Data engineers in practice: debugging Airflow DAGs at 11pm, writing dbt models, arguing about schema design, handling the stakeholder who wants a new dashboard by Thursday, and occasionally doing the data science work nobody else got to. Also more on-call than most people expect going in.
This is, of course, not universal. At large tech companies with mature data organizations, both roles are well-scoped. At most companies, the lines blur.
Skills and what it takes to switch between them
Both roles require SQL. That’s the overlap. Beyond that, the divergence is real.
Data engineering leans on software engineering fundamentals: distributed systems concepts, pipeline orchestration (Airflow, Prefect, Dagster), cloud warehouse administration (Snowflake, BigQuery, Redshift), and increasingly dbt for transformation work. Strong Python is required. Spark knowledge is expected for roles at companies with significant data volume. System design for data infrastructure shows up heavily in senior interviews.
Data science leans on statistics and machine learning: regression, classification, hypothesis testing, experiment design, model evaluation. Python is required and the specific libraries matter (pandas, scikit-learn, PyTorch or TensorFlow for deep learning work). Communication of results to non-technical stakeholders is a bigger part of the job than most job descriptions acknowledge.
Switching from data science to data engineering is more common than the reverse, and generally more straightforward. Most data scientists already have the Python skills; they need to develop the systems thinking, the infrastructure knowledge, and tolerance for on-call. Switching from data engineering to data science requires building genuine statistical depth, which takes longer.
GenAI is changing both roles, but not evenly
If you’d asked me this in 2022, I’d have said data science was clearly the higher-status field with better long-term trajectory. I’d probably say something different now.
The rise of large language models and foundation models has done two things. First, it’s raised the floor of what non-specialists can do with data (many basic analysis tasks are now one ChatGPT prompt away). Second, it’s dramatically raised demand for data infrastructure that can support AI-powered products, which means data engineers.
Data science roles are bifurcating. On one end: ML engineering roles that require production system skills (model serving, monitoring, inference optimization) and pay like senior software engineers. On the other end: analyst-adjacent DS roles where the “model” is increasingly a fine-tuned foundation model, not a custom-built one. The middle is under pressure.
Data engineering is being changed by AI too, but differently. LLMs can help write boilerplate SQL and pipeline code faster. But the judgment work — what schema design makes sense for this access pattern, how should this pipeline handle failure, where is the quality assertion missing — isn’t going away. If anything, as data infrastructure becomes more critical to AI product development, the judgment layer in data engineering gets more valuable, not less.
How to actually choose between them
The career advice I’d give is not “pick whichever pays more.” The fields are close enough in compensation that you’ll optimize the wrong thing if you go by salary alone.

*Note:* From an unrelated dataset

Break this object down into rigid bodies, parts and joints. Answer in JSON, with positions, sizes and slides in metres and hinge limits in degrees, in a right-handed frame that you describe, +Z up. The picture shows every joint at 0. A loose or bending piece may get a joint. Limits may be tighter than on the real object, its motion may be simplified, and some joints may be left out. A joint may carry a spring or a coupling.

The more useful question is which kind of problem you find more interesting to be stuck on for a week.
If you’re more interested in being stuck on “why is this model underperforming on this segment of users?” or “what does this customer behavior pattern actually mean?” — data science is probably the right fit.
If you’re more interested in being stuck on “why is this pipeline producing different results when it runs at 3am vs. noon?” or “how do I design this schema to handle three years of history without breaking the query performance?” — data engineering is probably the right fit.
Many people are interested in both, which is real and valid, but the market generally rewards specialists over generalists at the mid-to-senior level. Picking one to go deep on first, and treating the other as adjacent knowledge, is a more workable approach than trying to be equally strong in both from the start.